Dataset excerpt =
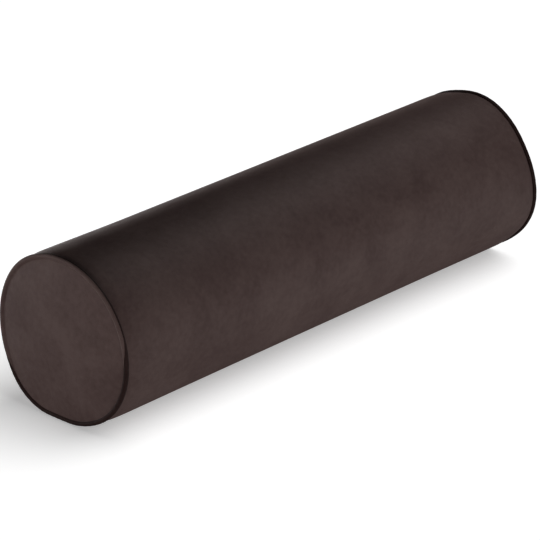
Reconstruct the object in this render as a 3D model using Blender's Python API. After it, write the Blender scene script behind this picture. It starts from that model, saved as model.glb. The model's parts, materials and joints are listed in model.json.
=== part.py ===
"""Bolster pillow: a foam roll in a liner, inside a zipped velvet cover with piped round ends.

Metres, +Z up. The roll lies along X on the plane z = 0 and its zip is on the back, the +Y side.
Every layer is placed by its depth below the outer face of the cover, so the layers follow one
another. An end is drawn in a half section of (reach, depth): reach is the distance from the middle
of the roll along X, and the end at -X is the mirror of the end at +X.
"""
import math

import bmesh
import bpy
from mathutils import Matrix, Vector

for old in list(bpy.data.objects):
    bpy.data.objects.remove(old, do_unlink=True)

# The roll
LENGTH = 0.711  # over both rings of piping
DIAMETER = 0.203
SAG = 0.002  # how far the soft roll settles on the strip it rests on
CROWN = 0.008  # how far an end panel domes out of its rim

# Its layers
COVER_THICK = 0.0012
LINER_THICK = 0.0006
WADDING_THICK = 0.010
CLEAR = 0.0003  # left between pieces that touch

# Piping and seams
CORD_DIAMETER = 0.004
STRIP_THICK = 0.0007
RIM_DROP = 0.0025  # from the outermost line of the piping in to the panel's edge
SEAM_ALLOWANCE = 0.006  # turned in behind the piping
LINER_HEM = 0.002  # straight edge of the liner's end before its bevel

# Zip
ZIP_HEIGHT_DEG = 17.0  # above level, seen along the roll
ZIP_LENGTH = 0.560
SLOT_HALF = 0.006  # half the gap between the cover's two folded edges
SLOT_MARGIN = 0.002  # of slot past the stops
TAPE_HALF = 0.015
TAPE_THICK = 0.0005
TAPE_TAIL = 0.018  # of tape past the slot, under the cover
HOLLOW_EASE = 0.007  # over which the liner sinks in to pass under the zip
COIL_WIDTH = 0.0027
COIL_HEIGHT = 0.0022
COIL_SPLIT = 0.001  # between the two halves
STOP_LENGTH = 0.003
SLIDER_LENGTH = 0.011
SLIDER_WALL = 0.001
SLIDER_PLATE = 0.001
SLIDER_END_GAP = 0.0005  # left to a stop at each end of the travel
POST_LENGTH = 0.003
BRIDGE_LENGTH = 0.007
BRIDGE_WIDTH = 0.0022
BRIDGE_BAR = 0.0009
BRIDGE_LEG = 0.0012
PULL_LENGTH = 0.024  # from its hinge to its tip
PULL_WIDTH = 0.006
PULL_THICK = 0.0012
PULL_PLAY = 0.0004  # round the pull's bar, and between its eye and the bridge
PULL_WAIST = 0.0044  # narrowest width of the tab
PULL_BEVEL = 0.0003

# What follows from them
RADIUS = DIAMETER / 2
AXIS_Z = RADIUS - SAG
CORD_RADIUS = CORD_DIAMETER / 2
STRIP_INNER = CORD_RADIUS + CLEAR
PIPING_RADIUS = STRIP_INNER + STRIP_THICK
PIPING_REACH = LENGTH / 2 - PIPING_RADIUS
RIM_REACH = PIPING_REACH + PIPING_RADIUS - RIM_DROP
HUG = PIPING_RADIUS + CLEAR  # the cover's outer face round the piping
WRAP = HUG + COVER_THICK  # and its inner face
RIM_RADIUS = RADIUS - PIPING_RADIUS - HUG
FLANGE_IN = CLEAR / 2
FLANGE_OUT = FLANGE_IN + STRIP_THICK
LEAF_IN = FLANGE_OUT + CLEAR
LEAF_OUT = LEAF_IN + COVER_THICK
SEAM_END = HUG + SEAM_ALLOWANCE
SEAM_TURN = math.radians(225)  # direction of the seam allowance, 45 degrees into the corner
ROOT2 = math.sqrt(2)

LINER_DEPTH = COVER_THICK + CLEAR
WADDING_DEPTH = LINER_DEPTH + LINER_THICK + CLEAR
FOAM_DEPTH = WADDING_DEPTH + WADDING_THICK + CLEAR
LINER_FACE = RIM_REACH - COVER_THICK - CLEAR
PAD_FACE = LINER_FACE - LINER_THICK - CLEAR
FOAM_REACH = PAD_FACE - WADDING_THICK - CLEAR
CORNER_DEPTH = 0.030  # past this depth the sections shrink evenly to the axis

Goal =
Lines from the beginning of the data above through the line containing "piped round ends." are to be returned exactly, and no others.

Answer =
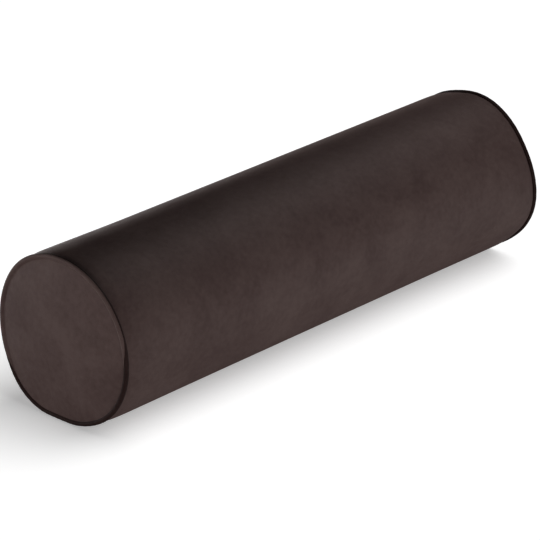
Reconstruct the object in this render as a 3D model using Blender's Python API. After it, write the Blender scene script behind this picture. It starts from that model, saved as model.glb. The model's parts, materials and joints are listed in model.json.
=== part.py ===
"""Bolster pillow: a foam roll in a liner, inside a zipped velvet cover with piped round ends.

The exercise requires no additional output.